Your regex is slow because of "backtracking" as you are using a "greedy" expression (this answer provides a simple Python example). Also, as mentioned in a comment, you should be using an XML parser to parse XML. Regex has never been very good for XML (or HTML).
In an attempt to explain why your specific expression is slow...
Lets assume you have three <player>...</player>
elements in your XML. Your regex would start by matching the first opening <player>
tag (that part is fine). Then (because you are using a greedy match) it would skip to the end of the document and start working backwards (backtracking) until it matched the last closing </player>
tag. With a poorly written regex, it would stop there (all three elements would be in one match with all non player elements between them as well). However, that match would obviously be wrong so you make a few changes. Then the new regex would continue were the previously left off by continuing to backtrack until it found the first closing </player>
tag. Then it would continue to backtrack until it determined there were no additional </player>
tags between the opening tag and the most recently found closing tag. Then it would repeat that process for the second set of tags and again for the third. All that backtracking takes a lot of time. And that is for a relatively small file. In a comment you mention your files contain "more than half a million records". Ouch! I can't image how long that would take. And you're actually matching all elements, not just "player" elements. Then you are running a second regex against each element to check whether they are player elements. I would never expect this to be fast.

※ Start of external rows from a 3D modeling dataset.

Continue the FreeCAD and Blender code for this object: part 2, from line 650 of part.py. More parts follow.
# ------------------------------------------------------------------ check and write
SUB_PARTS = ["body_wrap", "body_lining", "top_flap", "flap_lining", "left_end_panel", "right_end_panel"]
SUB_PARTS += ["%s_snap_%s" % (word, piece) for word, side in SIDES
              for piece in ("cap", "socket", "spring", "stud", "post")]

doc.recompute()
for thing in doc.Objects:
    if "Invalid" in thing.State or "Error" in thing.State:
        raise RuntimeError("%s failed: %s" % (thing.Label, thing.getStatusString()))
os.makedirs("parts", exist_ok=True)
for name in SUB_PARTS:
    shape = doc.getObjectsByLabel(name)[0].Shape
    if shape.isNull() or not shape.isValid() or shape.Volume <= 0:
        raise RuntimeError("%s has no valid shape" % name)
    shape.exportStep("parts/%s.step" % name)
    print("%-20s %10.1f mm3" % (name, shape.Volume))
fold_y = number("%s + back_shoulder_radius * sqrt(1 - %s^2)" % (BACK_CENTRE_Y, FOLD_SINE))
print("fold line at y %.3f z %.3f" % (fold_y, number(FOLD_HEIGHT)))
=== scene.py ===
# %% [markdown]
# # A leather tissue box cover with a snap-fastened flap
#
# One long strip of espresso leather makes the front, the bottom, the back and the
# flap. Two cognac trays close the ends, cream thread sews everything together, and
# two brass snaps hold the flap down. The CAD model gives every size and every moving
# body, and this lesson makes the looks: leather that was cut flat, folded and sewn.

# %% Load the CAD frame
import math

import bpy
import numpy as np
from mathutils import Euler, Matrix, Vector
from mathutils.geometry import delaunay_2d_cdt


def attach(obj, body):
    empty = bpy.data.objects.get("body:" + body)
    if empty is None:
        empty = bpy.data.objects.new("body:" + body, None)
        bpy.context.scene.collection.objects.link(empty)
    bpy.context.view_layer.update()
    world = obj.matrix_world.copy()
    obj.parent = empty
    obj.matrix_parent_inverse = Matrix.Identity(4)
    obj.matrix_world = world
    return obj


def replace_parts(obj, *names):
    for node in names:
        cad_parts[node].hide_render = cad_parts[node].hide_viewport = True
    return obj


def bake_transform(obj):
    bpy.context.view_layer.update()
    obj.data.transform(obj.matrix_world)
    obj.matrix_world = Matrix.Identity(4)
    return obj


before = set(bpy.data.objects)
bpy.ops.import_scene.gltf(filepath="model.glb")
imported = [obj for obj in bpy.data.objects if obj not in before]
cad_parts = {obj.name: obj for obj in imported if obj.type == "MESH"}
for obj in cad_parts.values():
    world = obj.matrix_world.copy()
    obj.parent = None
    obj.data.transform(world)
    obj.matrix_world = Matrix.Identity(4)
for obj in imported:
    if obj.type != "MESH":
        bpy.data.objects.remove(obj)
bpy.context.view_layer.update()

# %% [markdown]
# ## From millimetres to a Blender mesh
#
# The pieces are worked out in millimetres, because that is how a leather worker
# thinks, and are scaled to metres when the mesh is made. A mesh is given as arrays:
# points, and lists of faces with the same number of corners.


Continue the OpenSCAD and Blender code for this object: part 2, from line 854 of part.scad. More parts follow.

To avoid all that backtracking, you can use a "nongreedy" or "lazy" regex. For example (greatly simplified form your code):
r"<player>(.*?)</player>"
Note that the ?
indicates that the previous pattern (.*
) is nongreedy. In this instance, After finding the first opening <player>
tag, it would then continue to move forward through the document (not jumping to the end) until it found the first closing </player>
tag and then it would be satisfied that the pattern had matched and move on to find the second occurrence (but only by searching within the document after the end of the first occurrence).
Naturally, the nongreedy expression will be much faster. In my experience, nongreedy is almost always what you want when doing *
or +
matches (except for the rare cases when you don't).
That said, as stated previously, an XML parser is much more suited to parsing XML. In fact, many XML parsers offer some sort of steaming API which allows you to feed the document in in pieces in order to avoid loading the entire document into memory at once (regex does not offer this advantage). I'd start with lxml and then move to some of the builtin parsers if the C dependency doesn't work for you.